*Provided records:*
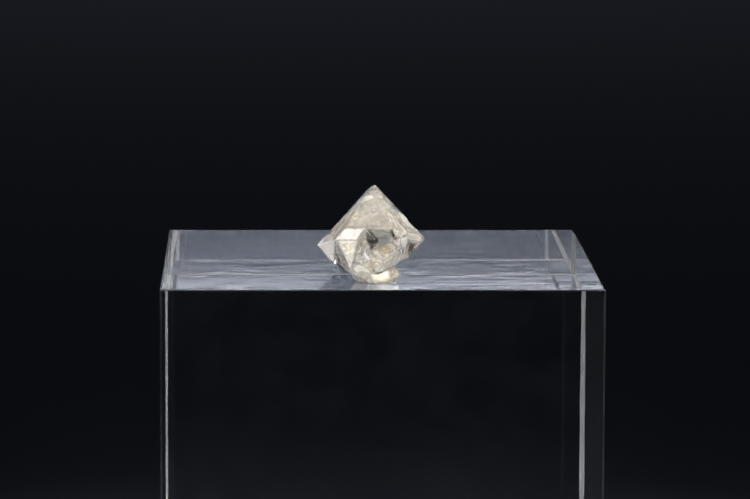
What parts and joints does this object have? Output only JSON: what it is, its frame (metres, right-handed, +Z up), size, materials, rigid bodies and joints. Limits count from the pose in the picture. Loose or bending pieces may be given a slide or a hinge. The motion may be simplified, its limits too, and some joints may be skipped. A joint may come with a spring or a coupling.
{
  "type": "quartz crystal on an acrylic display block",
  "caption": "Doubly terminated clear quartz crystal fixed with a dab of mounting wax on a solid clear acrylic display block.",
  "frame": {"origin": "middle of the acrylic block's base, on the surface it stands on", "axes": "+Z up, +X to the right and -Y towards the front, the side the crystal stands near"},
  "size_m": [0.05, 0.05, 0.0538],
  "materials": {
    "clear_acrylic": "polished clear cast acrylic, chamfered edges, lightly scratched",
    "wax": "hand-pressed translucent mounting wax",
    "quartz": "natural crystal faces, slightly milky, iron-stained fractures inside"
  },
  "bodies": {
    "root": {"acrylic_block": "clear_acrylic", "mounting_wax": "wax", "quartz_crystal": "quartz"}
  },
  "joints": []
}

...

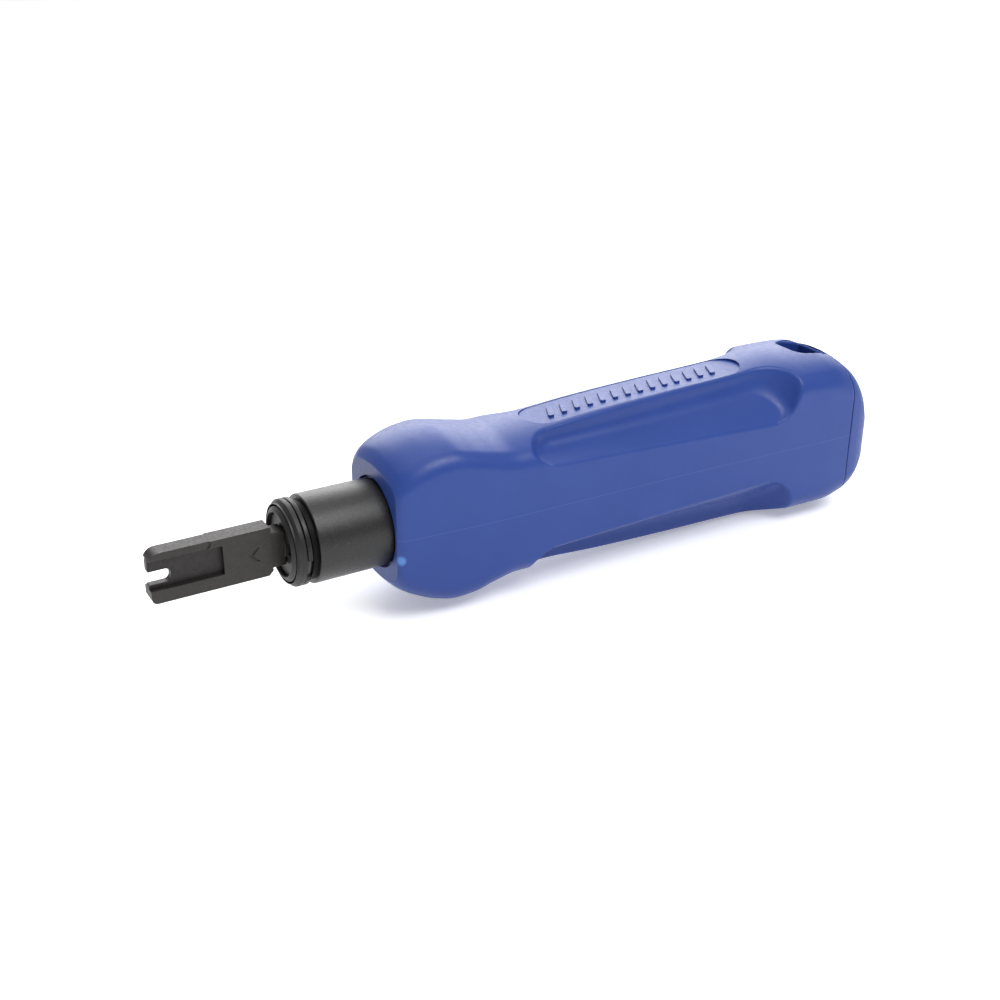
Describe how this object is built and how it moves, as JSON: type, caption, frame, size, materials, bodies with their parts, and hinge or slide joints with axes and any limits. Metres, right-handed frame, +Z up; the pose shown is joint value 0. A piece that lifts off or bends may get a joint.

...

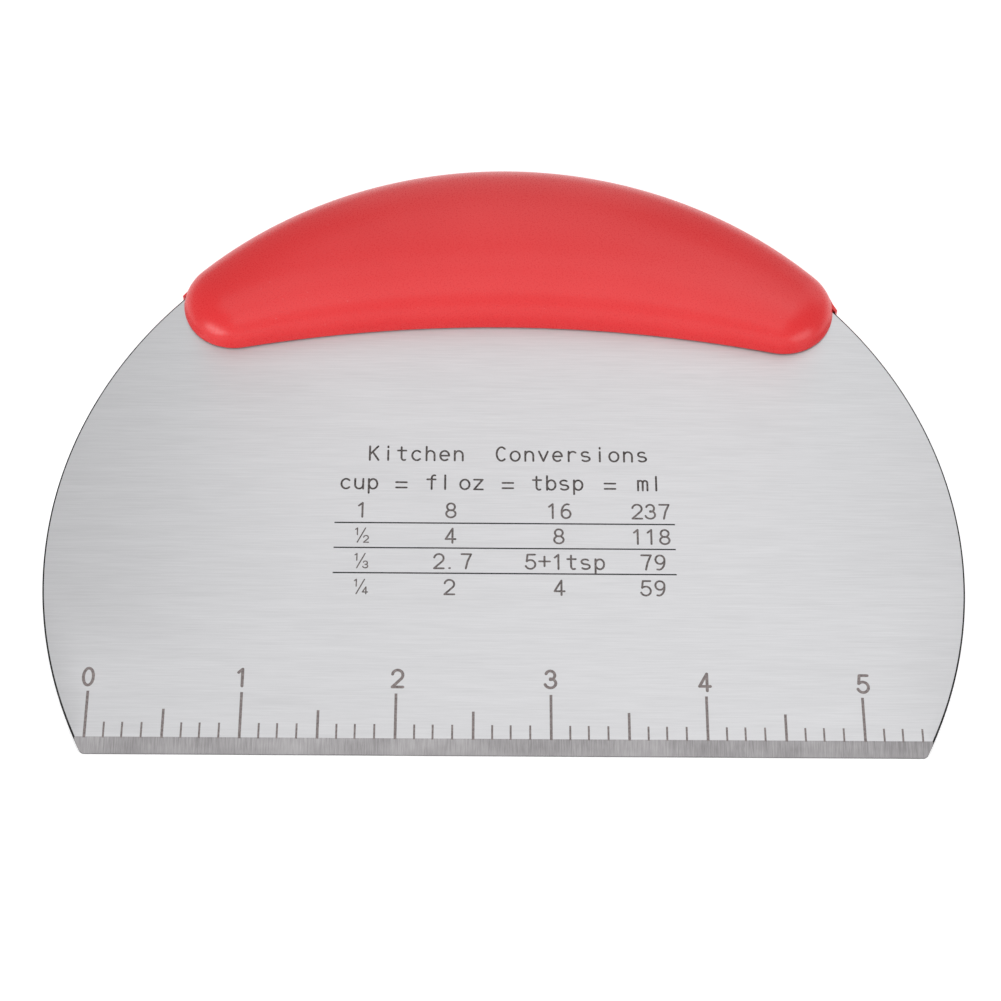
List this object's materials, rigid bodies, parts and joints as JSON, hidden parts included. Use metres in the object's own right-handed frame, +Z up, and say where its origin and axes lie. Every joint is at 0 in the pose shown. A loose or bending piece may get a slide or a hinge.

*Work to be completed:* Select all lines in the listing above where the word "origin" appears, and show them.

*Task response:*
  "frame": {"origin": "middle of the acrylic block's base, on the surface it stands on", "axes": "+Z up, +X to the right and -Y towards the front, the side the crystal stands near"},
List this object's materials, rigid bodies, parts and joints as JSON, hidden parts included. Use metres in the object's own right-handed frame, +Z up, and say where its origin and axes lie. Every joint is at 0 in the pose shown. A loose or bending piece may get a slide or a hinge.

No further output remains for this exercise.